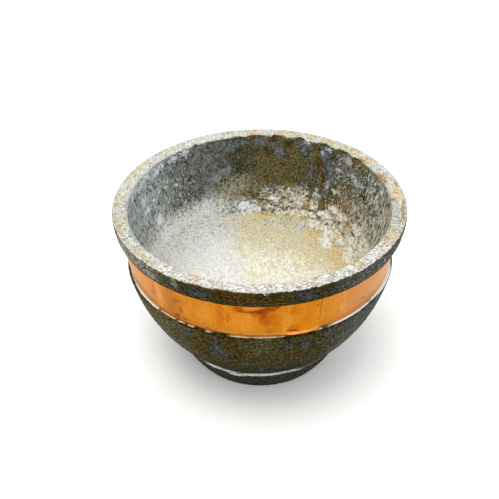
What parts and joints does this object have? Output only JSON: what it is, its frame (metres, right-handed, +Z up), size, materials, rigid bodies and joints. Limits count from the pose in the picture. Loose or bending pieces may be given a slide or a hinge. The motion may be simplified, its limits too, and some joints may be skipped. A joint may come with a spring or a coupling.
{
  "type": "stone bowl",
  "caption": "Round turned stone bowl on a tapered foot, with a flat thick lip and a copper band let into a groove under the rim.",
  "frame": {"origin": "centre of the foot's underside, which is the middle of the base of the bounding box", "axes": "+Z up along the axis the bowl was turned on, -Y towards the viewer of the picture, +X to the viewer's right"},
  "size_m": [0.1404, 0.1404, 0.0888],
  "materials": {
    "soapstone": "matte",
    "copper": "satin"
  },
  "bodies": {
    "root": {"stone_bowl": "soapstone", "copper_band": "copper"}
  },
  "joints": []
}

* **What is required**:
Word for word, write out the data.

* **Result of the exercise**:
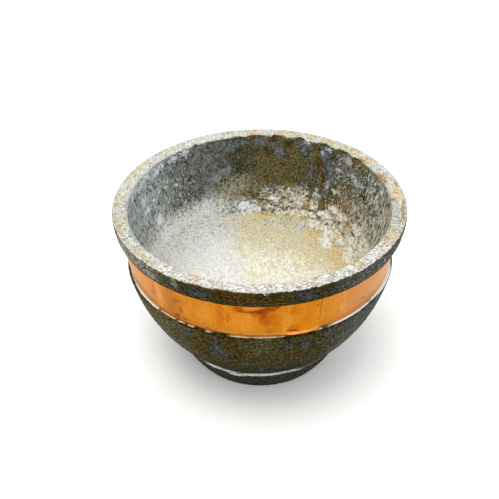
What parts and joints does this object have? Output only JSON: what it is, its frame (metres, right-handed, +Z up), size, materials, rigid bodies and joints. Limits count from the pose in the picture. Loose or bending pieces may be given a slide or a hinge. The motion may be simplified, its limits too, and some joints may be skipped. A joint may come with a spring or a coupling.
{
  "type": "stone bowl",
  "caption": "Round turned stone bowl on a tapered foot, with a flat thick lip and a copper band let into a groove under the rim.",
  "frame": {"origin": "centre of the foot's underside, which is the middle of the base of the bounding box", "axes": "+Z up along the axis the bowl was turned on, -Y towards the viewer of the picture, +X to the viewer's right"},
  "size_m": [0.1404, 0.1404, 0.0888],
  "materials": {
    "soapstone": "matte",
    "copper": "satin"
  },
  "bodies": {
    "root": {"stone_bowl": "soapstone", "copper_band": "copper"}
  },
  "joints": []
}